Kerry Callaghan, University of Minnesota Falcon Heights Minnesota, United States. calla350@umn.edu
Andrew Wickert, University of Minnesota, Department of Earth Sciences Minneapolis Minnesota, United States. awickert@umn.edu


Flow routing calculations are routinely performed in geomorphic and hydrologic analyses. These require an appropriate flow-routing surface, which is generally a digital elevation model which has been pre-processed to remove all depressions from its surface. This allows the flow-routing surface to host a continuous, integrated drainage network. However, real landscapes contain natural depressions that can store water and break up the drainage network. These are an important part of the hydrologic system, and should be represented in flow-routing surfaces. The challenge is in removing from a DEM only those depressions which would be filled under reasonable hydrologic conditions at a given location, and not all depressions indiscriminately.
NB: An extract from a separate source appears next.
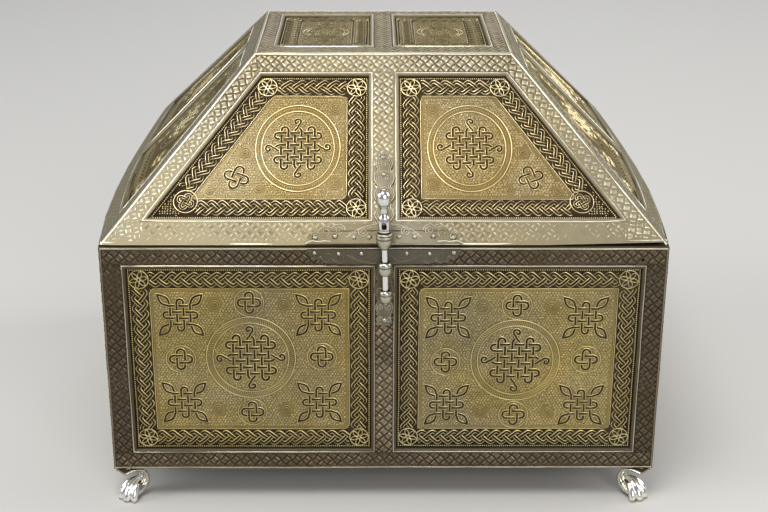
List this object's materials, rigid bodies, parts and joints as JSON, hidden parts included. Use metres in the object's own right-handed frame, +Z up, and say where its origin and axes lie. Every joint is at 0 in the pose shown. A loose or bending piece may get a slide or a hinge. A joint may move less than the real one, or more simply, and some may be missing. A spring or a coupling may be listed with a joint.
{
  "type": "reliquary casket",
  "caption": "Small rectangular casket on paw feet with a hipped lift-off lid, interlace filigree panels and a front pin clasp.",
  "frame": {"origin": "middle of the casket on the plane that its feet stand on", "axes": "+X to the right seen from the front, +Y to the back, +Z up; the clasp is on the -Y side"},
  "size_m": [0.2076, 0.1896, 0.1584],
  "materials": {
    "box_frame": "woven-pattern punched silver-gilt, gilding worn, dark patina in the crevices",
    "lid_frame": "woven-pattern punched silver-gilt, brighter and more polished than the box, worn edges",
    "box_filigree": "silver-gilt filigree wire with dark brown grounds",
    "lid_filigree": "silver-gilt filigree wire with dark brown grounds",
    "feet": "cast silver, toes polished, legs gilt",
    "lid_clasp": "chased silver with traces of gilding and brown tarnish",
    "box_clasp": "engraved silver, dark patina",
    "pin": "polished silver, rubbed"
  },
  "bodies": {
    "root": {"casket_box": "box_frame", "lid_shell": "lid_frame", "panel_front_left": "box_filigree", "panel_front_right": "box_filigree", "panel_right_left": "box_filigree", "panel_right_right": "box_filigree", "panel_back_left": "box_filigree", "panel_back_right": "box_filigree", "panel_left_left": "box_filigree", "panel_left_right": "box_filigree", "lid_panel_front_left": "lid_filigree", "lid_panel_front_right": "lid_filigree", "lid_panel_right_left": "lid_filigree", "lid_panel_right_right": "lid_filigree", "lid_panel_back_left": "lid_filigree", "lid_panel_back_right": "lid_filigree", "lid_panel_left_left": "lid_filigree", "lid_panel_left_right": "lid_filigree", "lid_panel_top_left": "lid_filigree", "lid_panel_top_right": "lid_filigree", "foot_front_left": "feet", "foot_front_right": "feet", "foot_back_right": "feet", "foot_back_left": "feet", "lid_clasp_plate": "lid_clasp", "box_clasp_plate": "box_clasp", "locking_pin": "pin"}
  },
  "joints": []
}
To address this problem, we developed FlowFill, an algorithm that routes a prescribed amount of runoff across the surface in order to flood depressions, but only if enough water is available. This method conserves water volume and allows a user to select a runoff depth that is reasonable for the region of interest. Typically, smaller depressions or those in wet areas or with large catchments are flooded, while other depressions may not be completely filled, thus permitting internal drainage and disruptions to hydrologic connectivity. Results are shown at a sample location using a range of runoff depths, with the resulting flow-routing surfaces with filled and unfilled depressions and the drainage network structure associated with the result.